Scenario 3: Founder Liquidity Prior to Exit
Founders seek partial liquidity through secondary sales before a full exit.
Risks:
- Trading on material non-public information
- Violating resale restrictions
- Creating inequities among shareholders
Structural approach:
- Implement a controlled liquidity program
- Standardize disclosure across participants
- Coordinate with board oversight and company policy
Unstructured secondary activity often becomes a diligence issue in later transactions.
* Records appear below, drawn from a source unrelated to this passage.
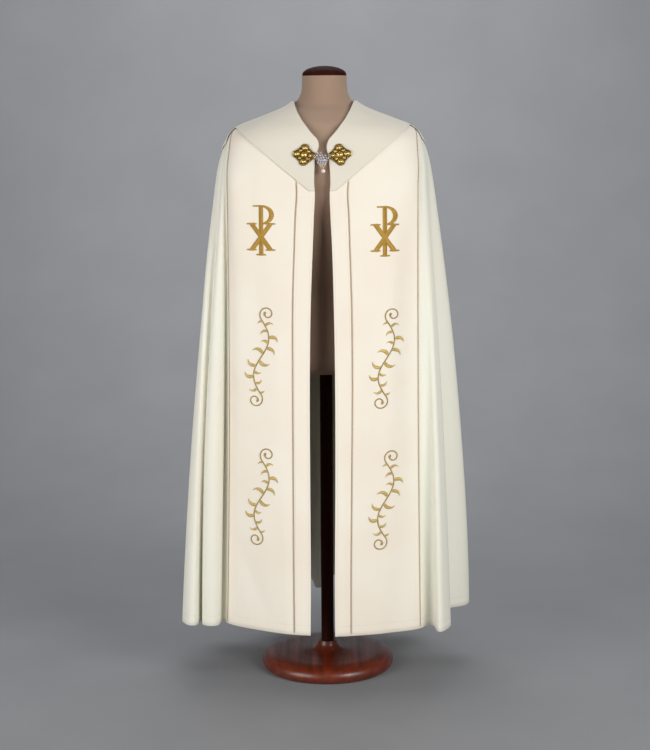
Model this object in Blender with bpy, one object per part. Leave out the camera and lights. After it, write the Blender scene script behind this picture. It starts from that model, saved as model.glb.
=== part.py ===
"""A cope, the long open-fronted cloak of a priest, on a limbless dress form with a round wooden base.

Metres, +Z up. The origin is the middle of the base's underside. The garment's front faces -Y, and "left" and
"right" are as seen from the front, so left is -X.

The cloth is one surface, cut into pieces where a maker sews them. Key lines run down it, numbered from one
front edge round the back to the other: the edges and seams of the two fronts, then each valley and ridge of
the cloak. At any height the key lines give the points of one section, and a smooth curve joins them.
"""

import math
from collections import namedtuple

import bmesh
import bpy
from mathutils import Matrix, Vector

MM = 0.001

# Driving dimensions of the cloth
WALL = 2.0 * MM  # face cloth, interlining and backing together
SEAM_GAP = 0.3 * MM  # between two pieces sewn edge to edge
HEM_Z = 0.165
YOKE_Z = 1.36  # chest height: the folds hang free below it
BELL = 0.27  # how much sooner than a straight cone the fronts flare
FOLD_TOP_Z = 1.495  # the folds fade out up to here
FOLD_ROUNDNESS = 1.6  # how much wider the valleys and ridges turn than the plain curve through them
SIDEWAYS_DEPTH = 0.6  # share of a fold's depth that is taken off the section's front and back

# Driving dimensions of the fronts
EDGE_BAND = 0.0465  # width of the plain band along each front edge
LEFT_WAIST = 7.0 * MM  # how far the left panel's outer edge draws in, half way down
RIGHT_WAIST = 3.0 * MM  # and the right one's
PANEL_MIDDLE = 0.5  # where the panel's middle key line runs at the shoulders
TRIM_WIDTH = 3.0 * MM
TRIM_HEIGHT = 1.1 * MM
TRIM_LIFT = 0.8 * MM
TRIM_END = 6.0 * MM  # a trim stops this far short of the hem and of the collar

# Collar: a level point in front, one straight slant to each shoulder end and a curve over the back
COLLAR_LAY_NECK = 0.6 * MM  # clearance under the collar at the neckline
COLLAR_LAY_EDGE = 2.2 * MM  # and where it stands off lower down
COLLAR_LAY_DEPTH = 0.070  # height over which the clearance grows
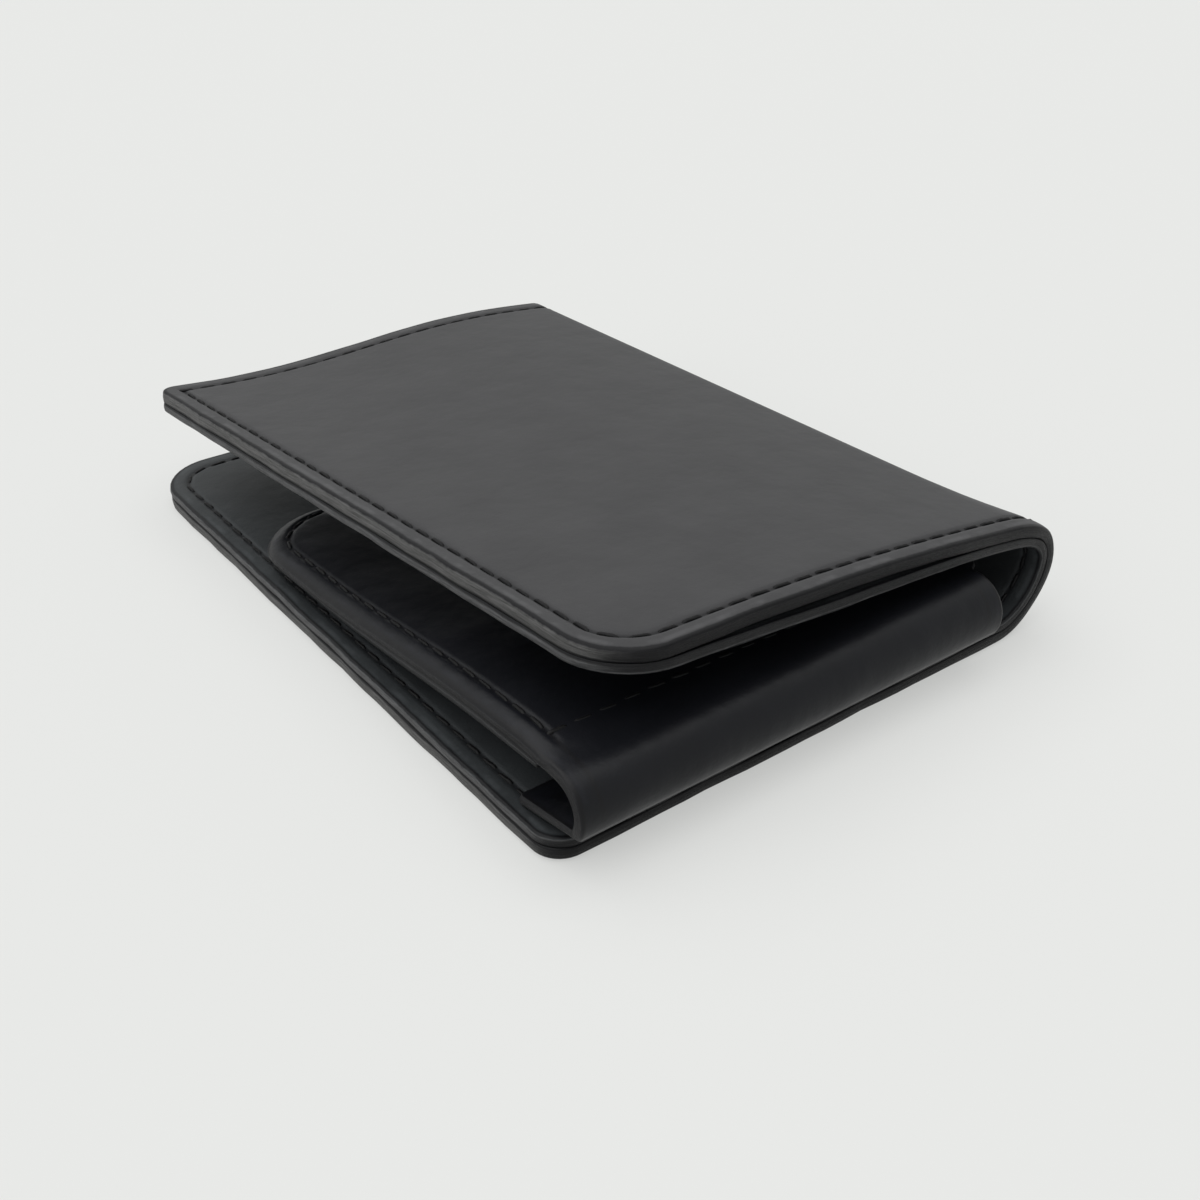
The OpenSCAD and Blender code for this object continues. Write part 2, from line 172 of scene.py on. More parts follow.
def spine_surface(theta, v):
    """Point on the outside of the spine, theta round from the table and v along it."""
    far = smooth(v / FLARE_LEN)
    worn = far * BELLY * hump(theta, BELLY_SPAN) + (1 - far) * FLARED * hump(theta, FLARED_SPAN)
    worn = worn - SHOULDER * (NEAR_SHARE + (1 - NEAR_SHARE) * far) * hump(theta, SHOULDER_SPAN)
    worn = worn - NEAR_DIP * (1 - v / COVER_LEN) * smooth(round_share(theta, DIP_SPAN))
    radius = (SPINE_R0 - v * SIN_CONE + worn)[..., None]
    foot = np.stack([FOLD_X + 0 * v, NEAR_Y + v, 0 * v], -1)
    turn = np.sin(theta)[..., None] * ACROSS + (1 - np.cos(theta))[..., None] * RISE
    return foot + radius * turn


upright = spine_surface(np.array([math.pi / 2] * 2), np.array([0.0, COVER_LEN]))
print("the spine reaches x =", upright[:, 0].round(2), "at its near and far end")

# %% [markdown]
# The front cover isn't flat in the photograph. Its near edge arches up, and its far edge dips in a
# wave, as a stiff leather does when the fold holds one end of it higher. `TIP` and `BOW` are those
# heights at the near edge, `DROP` and `WAVE` those at the far edge. The near ones were fitted to the
# photograph after the CAD was finished, and lie a little lower than its own. Wear moves the end of the
# spine, so the cover is shifted to start exactly there: even a small jump would show as a crack.

# %% The front cover's surface
TIP_NEAR, BOW_NEAR = 2.6, 1.25
DROP_FAR, WAVE_FAR = 2.5, 0.9
NEAR_SLOPE = (TIP_NEAR + math.pi * BOW_NEAR) / FRONT_W
FAR_SLOPE = (2 * math.pi * WAVE_FAR - DROP_FAR) / FRONT_W
SKEW_EASE = 4.0

heading = math.cos(FULL_TURN) * ACROSS + math.sin(FULL_TURN) * RISE
FRONT_OUT = COS_CONE * (math.sin(FULL_TURN) * ACROSS - math.cos(FULL_TURN) * RISE) + SIN_CONE * AXIS
FRONT_START, FRONT_END = spine_surface(np.array([FULL_TURN] * 2), np.array([0.0, COVER_LEN]))
FRONT_ALONG = (FRONT_END - FRONT_START) / np.linalg.norm(FRONT_END - FRONT_START)
FRONT_AWAY = np.cross(FRONT_OUT, FRONT_ALONG)
FRONT_AWAY *= np.sign(heading @ FRONT_AWAY)


def start_slope(v):
    """How much steeper the front cover leaves the spine than it stands open."""
    q = np.clip(v / COVER_LEN, 0, 1)
    return (1 - q) * NEAR_SLOPE + q * FAR_SLOPE


def bowed_cover(e, v):
    """Point on the bowed front cover, before it is fitted to the worn end of the spine."""
    q = np.clip(v / COVER_LEN, 0, 1)
    slope = start_slope(v)
    radius = SPINE_R0 - v * SIN_CONE
    t = e / FRONT_W
    near = TIP_NEAR * t + BOW_NEAR * np.sin(math.pi * t)
    far = WAVE_FAR * np.sin(2 * math.pi * t) - DROP_FAR * t
    lift = (1 - q) * near + q * far - radius * (1 - np.cos(slope)) * (1 - t)
    flat = e - radius * slope
    ease = e * e / (e + SKEW_EASE) * (FRONT_W + SKEW_EASE) / FRONT_W
    x = flat * (1 + v * math.sin(SKEW) / FRONT_W)
    y = v - math.sin(SKEW) * ease
    return (FRONT_START + x[..., None] * FRONT_AWAY + y[..., None] * FRONT_ALONG
            + lift[..., None] * FRONT_OUT)


def front_surface(e, v):
    """Point on the outside of the front cover, e away from the spine and v along it."""
    gap = spine_surface(FULL_TURN - start_slope(v), v) - bowed_cover(0 * e, v)
    return bowed_cover(e, v) + gap * (1 - e / FRONT_W)[..., None]


def hide_surface(s, v):
    """Point on the outside of the whole hide: back cover, spine or front cover."""
    turn = FULL_TURN - start_slope(v)
    back_part = np.stack([FOLD_X + s, NEAR_Y + v, 0 * s], -1)
    spine_part = spine_surface(np.clip(s / ARC_LEN, 0, 1) * turn, v)
    front_part = front_surface(np.clip(s - ARC_LEN, 0, None), v)
    return np.where((s < 0)[..., None], back_part,
                    np.where((s < ARC_LEN)[..., None], spine_part, front_part))


print("the cover leaves the spine steeper by", round(math.degrees(NEAR_SLOPE), 1),
      "degrees at the near end and", round(math.degrees(FAR_SLOPE), 1), "at the far end")

# %% [markdown]
# A layer lies at a depth `w` below that surface. The direction of the depth is the surface's normal,
# worked out from two small steps, so any surface formula can carry a leather of any thickness. Flat
# points are rows of x, y and depth, and most have their distance to the cut edge as a fourth value.

# %% Lay flat points on a surface
STEP = 0.02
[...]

Scenario 4: Corporate Venture Investment into Startup
A strategic investor acquires equity alongside negotiated commercial rights.
Tension:
- Aligning strategic control with securities compliance
Key considerations:
- Structuring rights to avoid unintended control implications
- Ensuring the offering fits within an available exemption
- Coordinating governance provisions with existing investor agreements
Improper structuring can create conflicts with existing investors and regulatory exposure.
Next Steps
Securities and investment transactions define how capital enters and exits a business.
The governing frameworks are layered, technical, and enforcement-driven, but their practical function is straightforward: to ensure that capital is raised and transferred under conditions of informed consent and structured risk.
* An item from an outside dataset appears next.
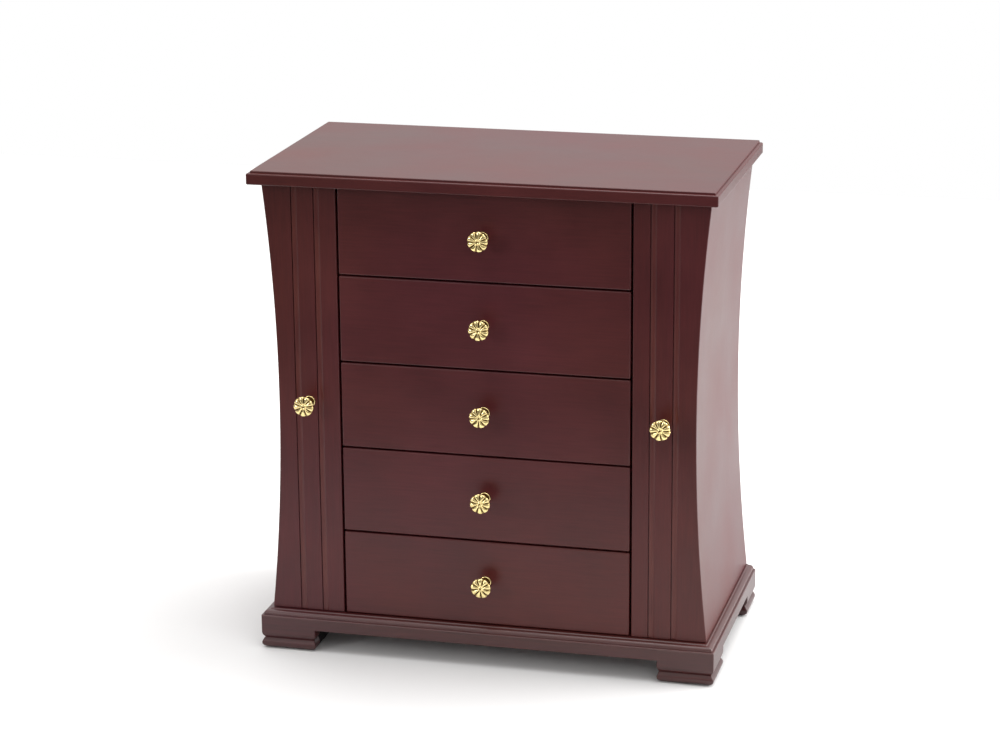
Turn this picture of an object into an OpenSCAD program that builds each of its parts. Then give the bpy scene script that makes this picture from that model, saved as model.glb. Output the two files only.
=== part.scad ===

For operating companies, the significance is cumulative.
Early-stage shortcuts in compliance, documentation, or structure do not remain isolated—they influence investor trust, regulatory posture, and transactional viability over time.
Conversely, disciplined structuring creates optionality: cleaner financings, smoother diligence, and more predictable outcomes in moments of transition.
In California, this discipline must account for both federal baselines and state-specific overlays.
The interaction between the two is where most execution risk resides.
Navigating that intersection effectively requires treating securities compliance not as a procedural requirement, but as a core component of capital strategy and governance architecture.